黑暗中的一点点光亮似乎激起了吉米的求生欲,他恍然发现,原来这世上还有人在乎他,还有人记得他。
他厌恶父母的生,也厌恶父母的死,可如此长大的他却宿命般地走上了父母的老路。
十年的浑浑噩噩足以摧垮一个人的心智,钟迦南的关心是吉米这些年来收到的为数不多的温暖。
他不知道自己这辈子还有多长,他甚至不确定自己还能不能再试着努力一次。
在钟迦南的帮助下,吉米终于主动踏出那一步。
他联系了医疗机构,接受心理治疗,花了三年时间才从一具行尸走肉变成今天的模样。
而钟迦南也兑现了自己的承诺。
可酒精多年的侵蚀对吉米影响很大,即便看上去与常人无异,但演员这份工作对于吉米来说,已经变成了一件极难完成的任务。
他的记忆力衰退得非常厉害,年轻时多看几遍就能背下来的台词,现在可能要花上好几天。
这也是为什么他时时刻刻都要把剧本带在身边。
艾米丈夫这个角色并不复杂,台词也不多,可即便如此,吉米也不敢放松片刻。
他用三倍甚至五倍于旁人的努力撑住了这段时间的表演,唯有今天,一段需要快速念完的广告词戳破了他内心粉饰太平的假象。
拍摄时他就跟突然失忆了一样,什么都想不起来。
难以言喻的恐慌如洪水没顶将他覆盖,他害怕自己没法再拍戏。
他用了整整三年时间才走出地狱,演戏是他唯一的救赎。
可现在,救赎似乎将要离他而去。
吉米仰头靠在树上,目光没有焦点,浑身都透着萧索与失意。
他自嘲地笑道:“也许我已经不适合拍戏了吧。”
他不愿意接受这个现实,更不想辜负钟迦南的信任,但事与愿违,拖着千疮百孔的身体,他似乎负担不起拍戏这件事了。
晏扶光静静听着吉米的过往。
虽然猜到了他酗酒应该是事出有因,但实在没有想到他是在这样的家庭里长大。
也许他确实不够坚强,做不到出淤泥儿不染,但出生在那样一个畸形的家庭里,根本无人教他分辨好坏。
对他来说,母亲只是个面目模糊的符号,而他仅剩的唯一的至亲又是引诱他走向深渊的恶魔。

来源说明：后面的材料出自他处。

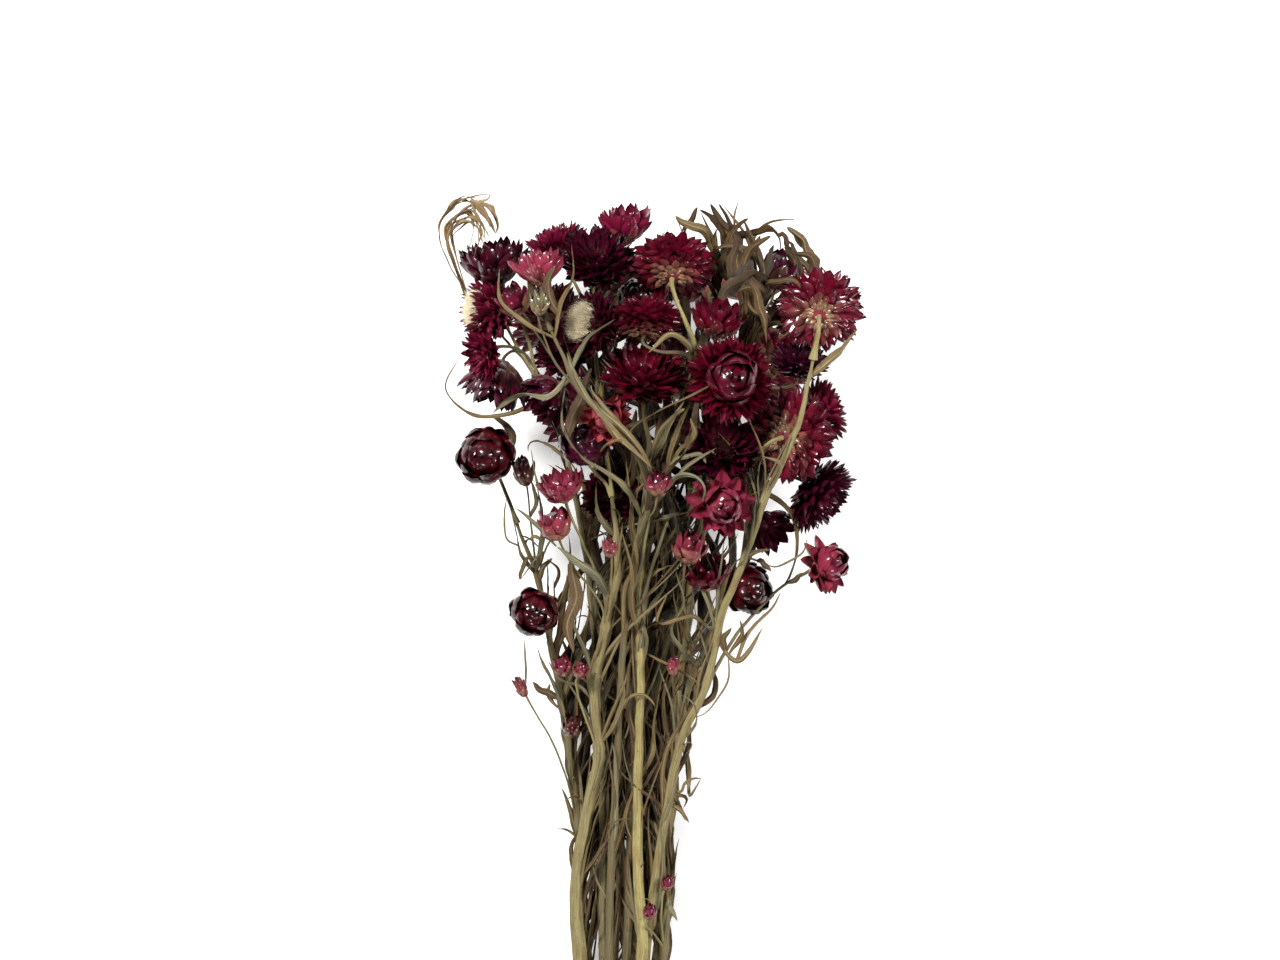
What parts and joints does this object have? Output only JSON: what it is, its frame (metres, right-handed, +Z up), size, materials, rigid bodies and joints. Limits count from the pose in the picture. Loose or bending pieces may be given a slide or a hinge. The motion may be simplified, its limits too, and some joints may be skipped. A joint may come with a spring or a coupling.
{
  "type": "dried strawflower bunch",
  "caption": "Tied bunch of dried strawflowers, lying on its back: papery crimson, maroon, magenta and rose heads on dry leafy stems held by a twine tie.",
  "frame": {"origin": "on the surface that the bunch lies on, under the middle of its width and length", "axes": "+Z up from the surface, +Y along the stems towards the flower heads, +X to the right"},
  "size_m": [0.2107, 0.5164, 0.103],
  "materials": {
    "maroon": "dry glossy bracts, near-black maroon",
    "crimson": "dry glossy bracts, dark crimson",
    "garnet": "dry glossy bracts, garnet red",
    "magenta": "dry glossy bracts, purple magenta",
    "plum": "dry glossy bracts, dark plum",
    "rose": "dry glossy bracts, rose pink",
    "stem": "dry ridged stems and curled leaves, olive tan",
    "twine": "rough natural twine"
  },
  "bodies": {
    "root": {"bloom_01": "maroon", "bloom_02": "rose", "bloom_03": "magenta", "bloom_05": "magenta", "bloom_06": "magenta", "bloom_07": "maroon", "bloom_08": "garnet", "bloom_10": "maroon", "bloom_11": "magenta", "bloom_12": "rose", "bloom_13": "crimson", "bloom_14": "maroon", "bloom_15": "plum", "bloom_16": "crimson", "bloom_17": "crimson", "bloom_18": "crimson", "bloom_19": "crimson", "bloom_20": "crimson", "bloom_21": "plum", "bloom_22": "maroon", "bloom_23": "plum", "bloom_24": "crimson", "bloom_25": "magenta", "bloom_26": "maroon", "bloom_27": "maroon", "bloom_28": "rose", "bloom_29": "garnet", "bloom_30": "crimson", "bloom_31": "rose", "bloom_32": "maroon", "bloom_33": "rose", "bloom_34": "plum", "bloom_35": "maroon", "bloom_36": "maroon", "bloom_37": "magenta", "bloom_38": "rose", "bloom_39": "rose", "bloom_41": "garnet", "bloom_46": "rose", "bloom_50": "maroon", "under_01": "crimson", "under_02": "maroon", "under_03": "rose", "under_04": "crimson", "under_05": "garnet", "under_06": "magenta", "under_07": "maroon", "stem_01": "stem", "stem_02": "stem", "stem_03": "stem", "stem_04": "stem", "stem_05": "stem", "stem_06": "stem", "stem_07": "stem", "stem_08": "stem", "stem_09": "stem", "stem_10": "stem", "stem_11": "stem", "stem_12": "stem", "tie": "twine"}
  },
  "joints": []
}
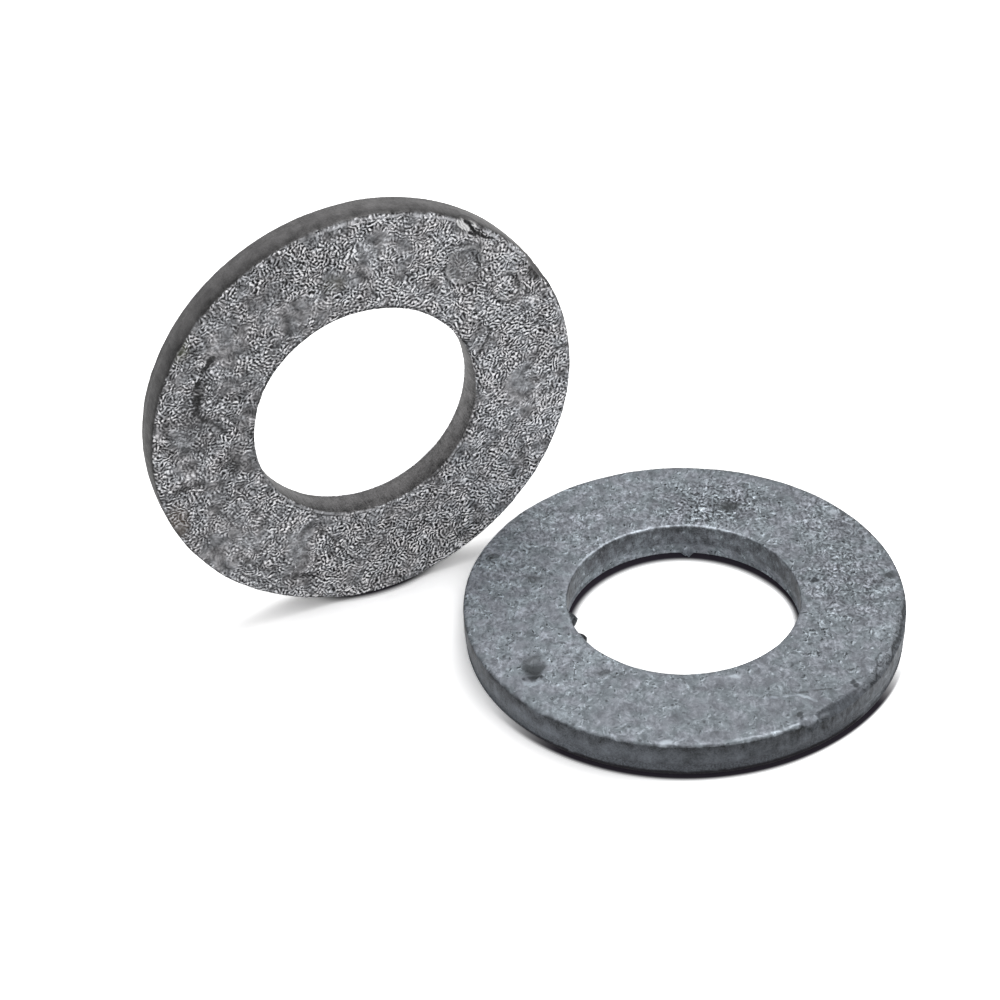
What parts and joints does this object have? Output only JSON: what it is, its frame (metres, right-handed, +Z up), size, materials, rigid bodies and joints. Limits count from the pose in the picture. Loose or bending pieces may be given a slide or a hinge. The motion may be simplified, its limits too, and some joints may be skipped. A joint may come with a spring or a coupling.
{
  "type": "pair of flat washers",
  "caption": "Pair of matching hot-dip galvanised flat washers for 24 mm bolts, one lying on its face and one standing on its rim behind it.",
  "frame": {"origin": "middle of the ground that the pair covers, on the surface it stands on", "axes": "+Z up along the lying washer's axis, +X to the right and +Y away from the picture's camera; the upright washer's bore points to the front and 22 degrees to the right"},
  "size_m": [0.0838, 0.05, 0.05],
  "materials": {
    "lying_zinc": "hot-dip galvanised, dull blue-grey zinc with fine grain, small pits and a smoother punched rim",
    "upright_zinc": "hot-dip galvanised, dull neutral grey zinc with coarse worm-like grain, smoother patches and a brownish rim"
  },
  "bodies": {
    "root": {"lying_washer": "lying_zinc", "upright_washer": "upright_zinc"}
  },
  "joints": []
}
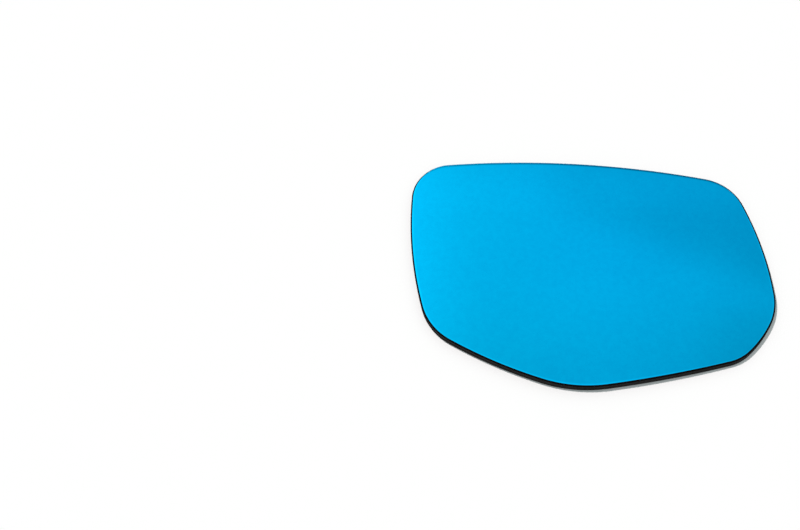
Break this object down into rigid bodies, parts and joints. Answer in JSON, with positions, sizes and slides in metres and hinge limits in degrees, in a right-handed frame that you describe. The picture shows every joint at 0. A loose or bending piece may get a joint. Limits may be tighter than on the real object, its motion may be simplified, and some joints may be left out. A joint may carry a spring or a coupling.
{
  "type": "car door mirror glass",
  "caption": "Convex blue-tinted car door mirror glass with a rounded, tapering outline, bonded to a black backing plate with a clip ring for the mirror motor.",
  "frame": {"origin": "middle of the clip ring, on the plane of the ring's foot", "axes": "+Z out of the mirror face, +X along the glass towards its outer end, +Y towards its top edge"},
  "size_m": [0.1802, 0.125, 0.0087],
  "materials": {
    "mirror_glass": "blue-tinted mirror, polished, with a dull ground edge",
    "adhesive_pad": "matt foam tape",
    "backing_plate": "black moulded plastic with a fine grain"
  },
  "bodies": {
    "root": {"mirror_glass": "mirror_glass", "adhesive_pad": "adhesive_pad", "backing_plate": "backing_plate"}
  },
  "joints": []
}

更可悲的是,也许在幼小的吉米心里,老肯奇给予的就是父爱。
分辨不出善恶对错,自然也无法挣脱泥潭。
等他长大了,一切已经晚了。
吉米不是没挣扎过,可原生家庭的束缚深深扎根在他的身体里。
那些他甩也甩不掉的过往就是他血管里流淌的血液,掐不断,停不住。
“其实你演得很好。”
难堪的回忆突然被清风驱散一角,吉米不敢置信地抬起头。
晏扶光一直没说话,吉米也一直沉浸在自己的情绪里。
不得不说晏扶光是个很理想的倾诉对象。
不会有无谓的安慰,也没有多余的劝说,虽然她很安静,但吉米能感觉到她听得很认真。
“记忆力好坏只是客观条件,但表演就是表演,至少我们已经完成的部分都很好。”
虽然类似的话钟迦南也说过,但吉米下意识觉得这只是钟迦南站在朋友的角度上的“鼓励”。
他很感激钟迦南给他这次机会,但他内心深处的不自信并不是几句鼓励就能消去的,而今天记忆力的崩溃让他岌岌可危的勇气瞬间坍塌了大半。
常年处于醉酒状态的人,神经一定是受损的,而这种损伤通常是不可逆的。
晏扶光很清楚以现有的医疗手段,吉米大概往后余生都要和持续衰退的记忆力抗争,这是他必须接受的现实。
但记忆力如何并不影响吉米的表演天赋。
哪怕他出演的角色并不复杂,还带着一定的反派色彩,但他依然能把这样一个单薄的角色诠释得有血有肉。